I Borbone? L’unico loro primato sono le fake news
Non avviene di rado che si leggano o si sentano affermazioni di questo tipo: “Prima dell’Unità il Sud era ricco e istruito. L’industria del regno di Napoli era la prima in Italia. Garibaldi era uno schiavista, Pisacane un disertore e Mazzini un terrorista. Il Risorgimento comportò il genocidio del popolo meridionale”.
Oppure ancora: “Il regno delle Due Sicilie era una specie di paradiso in terra: ben amministrato da un governo illuminato come quello napoletano, aveva raggiunto risultati straordinari che lo ponevano all’avanguardia in Europa. Ma proprio questo benessere aveva acceso la cupidigia del Nord che con la forza delle armi se n’è impadronito, distruggendone l’industria, occupando militarmente i territori e sterminando i ‘briganti’, in realtà eroici resistenti all’oppressione”.
Questo è il racconto del Risorgimento che emerge nella pubblicistica e nella propaganda neoborbonica: una straordinaria collezione di falsi che trovano però sempre maggiore credito nell’opinione pubblica, soprattutto in quella meridionale. Vere e proprie fake news che hanno un’eccezionale capacità di presa perché forniscono una spiegazione semplice a problemi complessi. Mentre una crescente e inafferrabile distanza separa sempre più il Mezzogiorno dal resto d’Italia, si preferisce ‘inventare’ un nemico esterno, cattivo quanto basta, per addebitargli tutto ciò che siamo e non vorremmo essere.
“Il fantastico regno delle Due Sicilie – Breve catalogo delle imposture neoborboniche” affronta dunque uno dei nodi cruciali emergenti del revisionismo contemporaneo, ossia la riscrittura del Risorgimento in senso anti unitario, chiedendosi perché negli ultimi anni quelle che l’autore Pino Ippolito Armino definisce “autentiche fole neo borboniche”, siano diventate così di moda.
Ippolito Armino per spiegare il perché in 10 capitoli usa principalmente uno strumento: il piccone.
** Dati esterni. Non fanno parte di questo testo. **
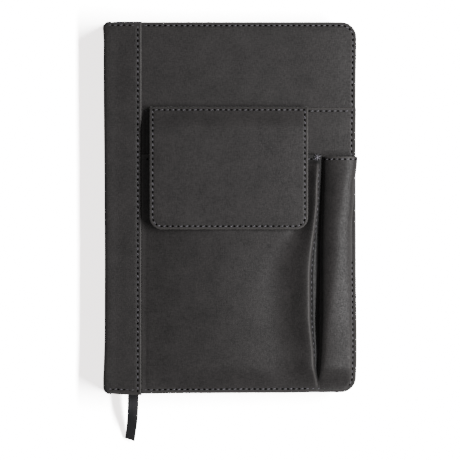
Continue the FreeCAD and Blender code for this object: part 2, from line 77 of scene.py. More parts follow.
# %% [markdown]
# ## The camera
# A notebook is pictured from straight above, from far away, so that its sides don't show and its edges
# stay parallel. A long lens does that. The lens is worked out from the width of the cover's plane that it
# must see.

# %% Camera
VIEW_WIDTH = 268.6
VIEW_CENTRE = (0.7, -13.3)
CAMERA_HEIGHT = 2400.0

camera_data = bpy.data.cameras.new("camera")
camera_data.lens = camera_data.sensor_width * CAMERA_HEIGHT / VIEW_WIDTH
camera_data.clip_end = 20
camera = bpy.data.objects.new("camera", camera_data)
camera.location = (VIEW_CENTRE[0] * MM, VIEW_CENTRE[1] * MM, (FRONT_TOP + CAMERA_HEIGHT) * MM)
bpy.context.scene.collection.objects.link(camera)
bpy.context.scene.camera = camera
print(f"lens {camera_data.lens:.0f} mm")

# %% [markdown]
# ## From arrays to meshes
# Every new piece is one or more grids of points. A grid could be turned into faces with a loop, but numpy
# makes the corner numbers of all its cells at once. Grids that meet are welded along their rims, so that
# seams and poles are closed, and the faces are then turned outwards.

# %% Grids and meshes
def cell_corners(rows, cols):
    """The four corner numbers of every cell of a grid whose points are stored row by row."""
    first = np.arange((rows - 1) * cols).reshape(rows - 1, cols)[:, :-1]
    return np.stack([first, first + 1, first + cols + 1, first + cols], -1).reshape(-1, 4)


def weld(mesh, reach=0.012):
    """Joins points that lie on each other, and turns the faces of the closed shells outwards."""
    work = bmesh.new()
    work.from_mesh(mesh)
    bmesh.ops.remove_doubles(work, verts=work.verts, dist=reach * MM)
    bmesh.ops.recalc_face_normals(work, faces=work.faces)
    work.to_mesh(mesh)
    work.free()


def eased(stations, at):
    """A value that eases from each (place, value) to the next: start + step * (3 t^2 - 2 t^3)."""
    places, values = np.array(sorted(stations)).T
    at = np.clip(at, places[0], places[-1])
    k = np.clip(np.searchsorted(places, at) - 1, 0, len(places) - 2)
    t = (at - places[k]) / (places[k + 1] - places[k])
    return values[k] + (values[k + 1] - values[k]) * t * t * (3 - 2 * t)


def hand_shaped(points):
    """Sewn leather is never true. Its edges bow by a few tenths, and the front falls away by a bell curve
    towards its sewn edges: depth * exp(-(distance / width)^2)."""
    x, y, z = points.T
    near = np.clip((np.abs(x) - 50) / 20, 0, 1) ** 2
    spine = eased([(TAIL, 0.8), (-98, 0.1), (-72, 0.65), (-30, 0.75), (5, 0.55), (86, 0.0), (HEAD, 0.5)], y)
    fore = eased([(TAIL, 0.4), (-84, 1.0), (-30, 0.5), (34, 0.3), (70, 0.7), (97, 1.1), (HEAD, 0.8)], y)
    tail = eased([(LEFT, -0.1), (-48, -0.75), (-28, -0.45), (30, -0.2), (55, 0.1), (RIGHT, 0.1)], x)
    ends = np.clip((np.abs(y) - 85) / 15, 0, 1) ** 2 * (np.abs(y) < HEAD + 2)
    front = np.clip((z - FRONT_TOP + 2.5) / 2, 0, 1) * np.clip((x - LAP_X) / 20, 0, 1)
    fall = 0.6 * np.exp(-(np.clip(RIGHT - x, 0, None) / 9) ** 2)
    fall += 0.35 * np.exp(-(np.clip(np.minimum(HEAD - y, y - TAIL), 0, None) / 5) ** 2)
    bowed_x = x + near * np.where(x < 0, spine, fore)
    bowed_y = y + ends * np.where(y < 0, tail, 0.2)
    return np.stack([bowed_x, bowed_y, z - front * fall], -1)


def surface(name, *grids, finishes=(), wear_and_light_grids=None):
    """A piece made of grids, each (rows, columns, 3) or a stack of such grids, in millimetres.

    finishes says which material slot each grid takes. The list after it holds a mark for each point of each
    grid:
    1 at a cut or folded edge, paler from wear and a painted highlight, down to 0, and -1 for painted shade.
    The leather reads it as an attribute."""
    points, quads, slots, near, count = [], [], [], [], 0
    for number, grid in enumerate(grids):
        stack = grid.reshape((-1,) + grid.shape[-3:])
        rows, cols = stack.shape[1:3]
        starts = count + np.arange(len(stack)) * rows * cols
        faces = (cell_corners(rows, cols)[None] + starts[:, None, None]).reshape(-1, 4)
        points.append(stack.reshape(-1, 3))
        quads.append(faces)
        slots.append(np.full(len(faces), finishes[number] if finishes else 0))
        wear_and_light_here = 0.0 if wear_and_light_grids is None else wear_and_light_grids[number]
        near.append(np.broadcast_to(wear_and_light_here, grid.shape[:-1]).ravel())
        count += len(points[-1])
    points, quads = hand_shaped(np.concatenate(points)), np.concatenate(quads)
    mesh = bpy.data.meshes.new(name)
    mesh.vertices.add(len(points))
    mesh.vertices.foreach_set("co", (points * MM).astype(np.float32).ravel())
    mesh.loops.add(quads.size)
    mesh.loops.foreach_set("vertex_index", quads.astype(np.int32).ravel())
    mesh.polygons.add(len(quads))
    mesh.polygons.foreach_set("loop_start", np.arange(0, quads.size, 4, dtype=np.int32))
    mesh.polygons.foreach_set("material_index", np.concatenate(slots).astype(np.int32))
    mesh.update(calc_edges=True)
    # The attribute carries these marks: worn edges and painted highlights above 0, painted shade below 0.
    wear_and_light = mesh.attributes.new("wear_and_light", "FLOAT", "POINT")
    wear_and_light.data.foreach_set("value", np.concatenate(near).astype(np.float32))
    weld(mesh)
    mesh.polygons.foreach_set("use_smooth", np.ones(len(mesh.polygons), bool))
    piece = bpy.data.objects.new(name, mesh)
    bpy.context.scene.collection.objects.link(piece)
    print(f"{name}: {len(mesh.polygons)} faces")
    return piece


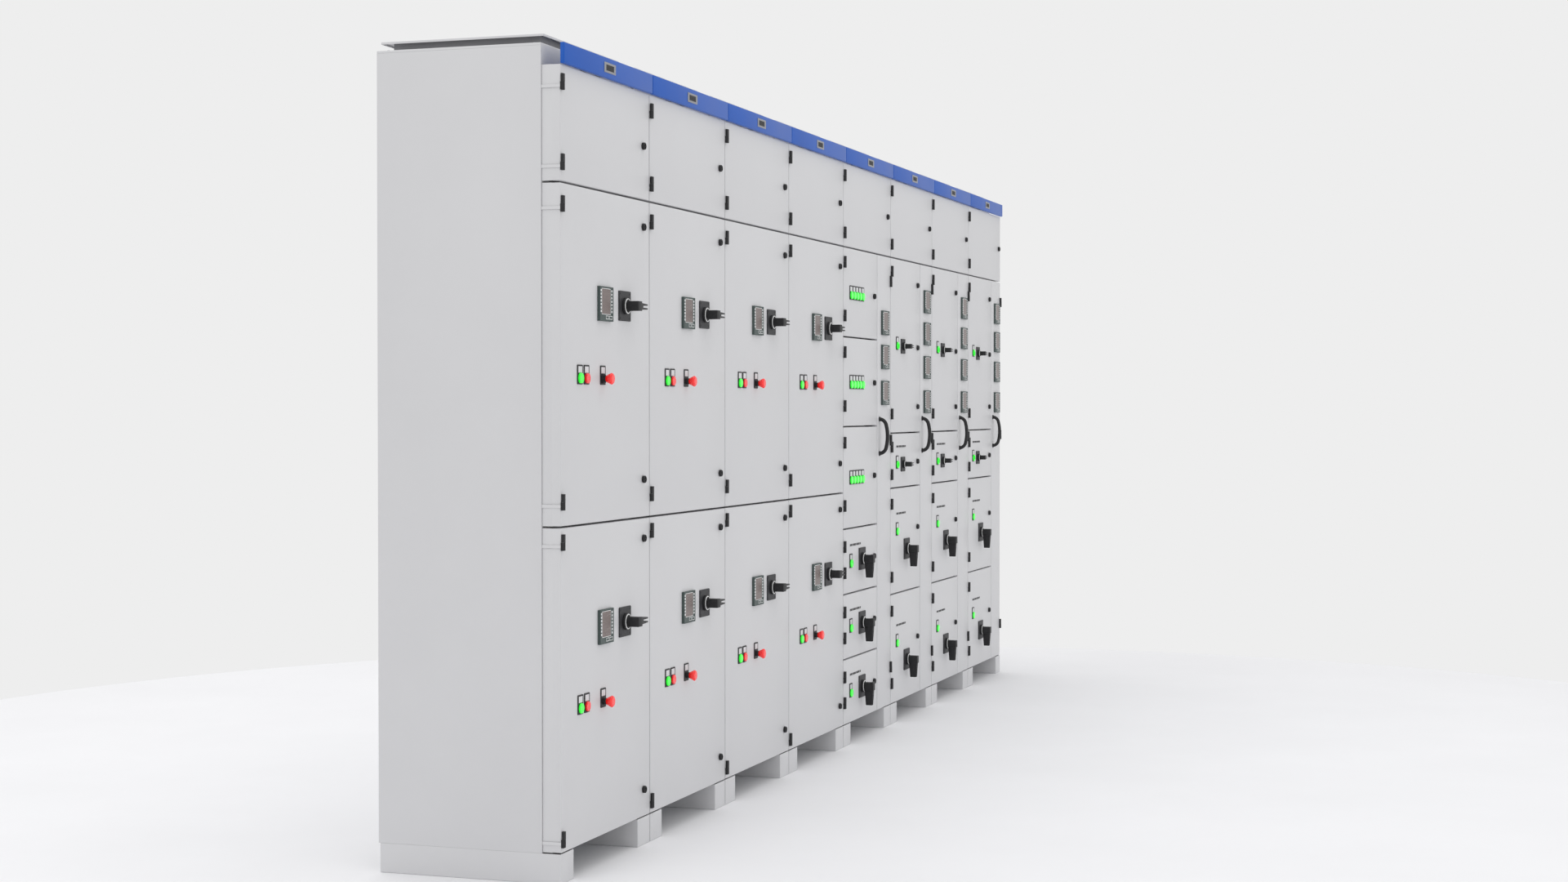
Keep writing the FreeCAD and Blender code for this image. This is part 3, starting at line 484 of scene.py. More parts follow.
@dataclass(frozen=True)
class Finish:
    """A real material and how its surface was made.

    The colour moves between two near values over patches, and the surface has a fine grain.
    """

    name: str
    light: str
    dark: str
    rough: tuple[float, float]
    metallic: float = 0.0
    ior: float = 1.5
    specular: float = 0.5
    coat: float = 0.0
    patch_mm: float = 220.0
    grain_mm: float = 3.0
    grain_depth: float = 0.15
    stretch: Vec = (1.0, 1.0, 1.0)
    glow: float = 0.0

    def shader(self, tree: bpy.types.NodeTree) -> bpy.types.Node:
        """Sets the shader's own sockets.

        Args:
            tree: The material's tree, which holds nothing else.

        Returns:
            The shader.
        """
        settings: dict = {"Metallic": self.metallic, "Coat Weight": self.coat}
        if not self.metallic:
            settings["IOR"] = self.ior
            settings["Specular IOR Level"] = self.specular
        if self.glow:
            settings["Emission Color"] = linear(self.light)
            settings["Emission Strength"] = self.glow
        shader = add_node(tree, "ShaderNodeBsdfPrincipled", settings)
        add_node(tree, "ShaderNodeOutputMaterial", links={"Surface": shader.outputs[0]})
        return shader

    def pattern(self, tree: bpy.types.NodeTree, places: bpy.types.NodeSocket) -> bpy.types.NodeSocket:
        """The mottling that moves the colour and the roughness.

        Args:
            tree: The material's tree.
            places: Object coordinates, in metres.

        Returns:
            A value from 0 to 1.
        """
        scale = 1000 / self.patch_mm
        noise = add_node(
            tree, "ShaderNodeTexNoise", {"Scale": scale, "Detail": 5.0, "Roughness": 0.62}, {"Vector": places}
        )
        spread = add_node(
            tree, "ShaderNodeMapRange", {"From Min": 0.32, "From Max": 0.68}, {"Value": noise.outputs[0]}
        )
        return spread.outputs[0]

    def grain(self, tree: bpy.types.NodeTree, places: bpy.types.NodeSocket) -> bpy.types.NodeSocket:
        """The fine relief's height.

        Args:
            tree: The material's tree.
            places: Object coordinates, in metres.

        Returns:
            A value from 0 to 1.
        """
        scale = 1000 / self.grain_mm
        noise = add_node(tree, "ShaderNodeTexNoise", {"Scale": scale, "Detail": 2.0}, {"Vector": places})
        return noise.outputs[0]

    def build(self) -> bpy.types.Material:
        """Makes the material.

        Returns:
            The material.
        """
        material = bpy.data.materials.new(self.name)
        material.use_nodes = True
        tree = material.node_tree
        tree.nodes.clear()
        shader = self.shader(tree)
        where = add_node(tree, "ShaderNodeTexCoord")
        places = add_node(
            tree, "ShaderNodeMapping", {"Scale": self.stretch}, {"Vector": where.outputs["Object"]}
        ).outputs[0]
        pattern = self.pattern(tree, places)
        colour = add_node(
            tree,
            "ShaderNodeMix",
            {"data_type": "RGBA", 6: linear(self.dark), 7: linear(self.light)},
            {0: pattern},
        )
        tree.links.new(colour.outputs[2], shader.inputs["Base Color"])
        rough = add_node(
            tree, "ShaderNodeMapRange", {"To Min": self.rough[0], "To Max": self.rough[1]}, {"Value": pattern}
        )
        tree.links.new(rough.outputs[0], shader.inputs["Roughness"])
        bump = add_node(
            tree,
            "ShaderNodeBump",
            {"Strength": self.grain_depth, "Distance": 0.0004},
            {"Height": self.grain(tree, places)},
        )
        tree.links.new(bump.outputs[0], shader.inputs["Normal"])
        return material


@dataclass(frozen=True)
class Spangle(Finish):
    """Galvanised sheet, whose zinc froze in flat crystals, each as grey as its neighbour is not."""

    def pattern(self, tree: bpy.types.NodeTree, places: bpy.types.NodeSocket) -> bpy.types.NodeSocket:
        """Crystals of one grey each.

        Args:
            tree: The material's tree.
            places: Object coordinates, in metres.

        Returns:
            A value from 0 to 1.
        """
        cells = add_node(
            tree, "ShaderNodeTexVoronoi", {"Scale": 1000 / self.patch_mm}, {"Vector": places}
        )
        grey = add_node(tree, "ShaderNodeSeparateColor", links={0: cells.outputs["Color"]})
        return grey.outputs[0]


# Powder-coated steel, light grey: sprayed and baked, so it is satin with the faint roll of orange peel. The
# peel is about 1 mm across on the real coat and is drawn at 4 mm so that it shows as a soft unevenness.
GREY_COAT = Finish("powder_coated_steel_grey", "D2D2D4", "D0D0D2", (0.40, 0.46), specular=0.4, grain_mm=4.0,
                   grain_depth=0.06)
# The same coat in blue, on the strip over the doors.
BLUE_COAT = Finish("powder_coated_steel_blue", "0C57B8", "0A52B0", (0.36, 0.42), specular=0.3, grain_mm=4.0,
                   grain_depth=0.06)
# Dark grey coat on the vent rings: matt, because it is thin and baked on expanded metal.
DARK_COAT = Finish("powder_coated_steel_dark", "88888B", "7D7D80", (0.55, 0.68), grain_mm=2.0,
                   grain_depth=0.2)
# Galvanised steel sheet, hot dipped: crystals about 14 mm across, dull bright.
ZINC_SHEET = Spangle("galvanised_steel_sheet", "C3C7CA", "A4A9AD", (0.34, 0.52), metallic=1.0, patch_mm=14.0,
                     grain_mm=1.5, grain_depth=0.08)
# Zinc-plated turned steel: screws, cams and shafts, bright and lightly clouded.
ZINC_PLATE = Finish("zinc_plated_steel", "CDCFD2", "B2B5B9", (0.24, 0.36), metallic=1.0, patch_mm=6.0,
                    grain_mm=0.8, grain_depth=0.1)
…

Ed è un altro dei momenti forti della fortunata collana Fact Checking di Laterza, “La Storia alla prova dei fatti”, che dopo aver affrontato Resistenza, Foibe e ‘primati italici’, attacca frontalmente uno dei temi divisivi della memoria collettiva: l’Unità d’Italia vista da Sud.
Il “primo stato illuminato del mondo” non è mai esistito, è una fake news, ma alcune fake news ‘hanno una eccezionale capacità di presa, perché soddisfano un bisogno reale, quello di una spiegazione semplice a problemi complessi’, e nel caso specifico servono perché attribuiscono ‘ogni nostra insufficienza alla responsabilità di un nemico esterno, cattivo quanto basta per addebitargli tutto ciò che siamo e non vorremmo essere’.
Essere dei nostalgici dei Borboni, è la tesi di fondo, è una reazione alle condizioni attuali del centrosud, è una risposta ‘politica’ alle difficoltà attuali, di tipo ‘reazionario’, a cui il mito del Regno delle Due Sicilie presta una ideologia a raggio corto. Ricorrono temi come genocidio, inglesi, massoneria, Garibaldi, Mazzini, saccheggio, ricchezze mitiche e avanguardie industriali e progressi culturali: e ovviamente brigantaggio, con l’euclideo smontamento del parallelo con i partigiani della Resistenza. In questo capitolo c’è l’influsso determinante di un altro capitolo fondamentale della storiografia contemporanea, quello del libro di Carmine Pinto che nel suo recente ‘La guerra per il Mezzogiorno. “Italiani, borbonici e briganti. 1860-1870”, sempre per Laterza, nel 2019 aveva di fatto rimesso le cose a posto.
Ma Ippolito Armino fa anche un’operazione nuova: punta il dito sui protagonisti di questa offensiva culturale neo borbonica, li cita per nome e ne segue la genesi. Da Pino Aprile a Carlo Alianello, Antonio Ciano ed altri: sul caso del brigantaggio tronca il discorso dando una visione che ad alcuno di questi autori potrà anche non dispiacere.
Se ci fu una guerra civile tra italiani, e si vuole una paragone con le vicende post 8 settembre, una corrispondenza, allora ‘gli uomini di Salò, che si battevano per conservare il fascismo, fanno il paio con chi voleva mantenere in vita la monarchia più reazionaria d’Europa, mentre i partigiani che combattevano il regime fascista e aspiravano ad un nuovo ordine, libero e democratico, sono l’equivalente dei garibaldini che volevano abbattere la monarchia borbonica in favore di un regime liberale e costituzionale’.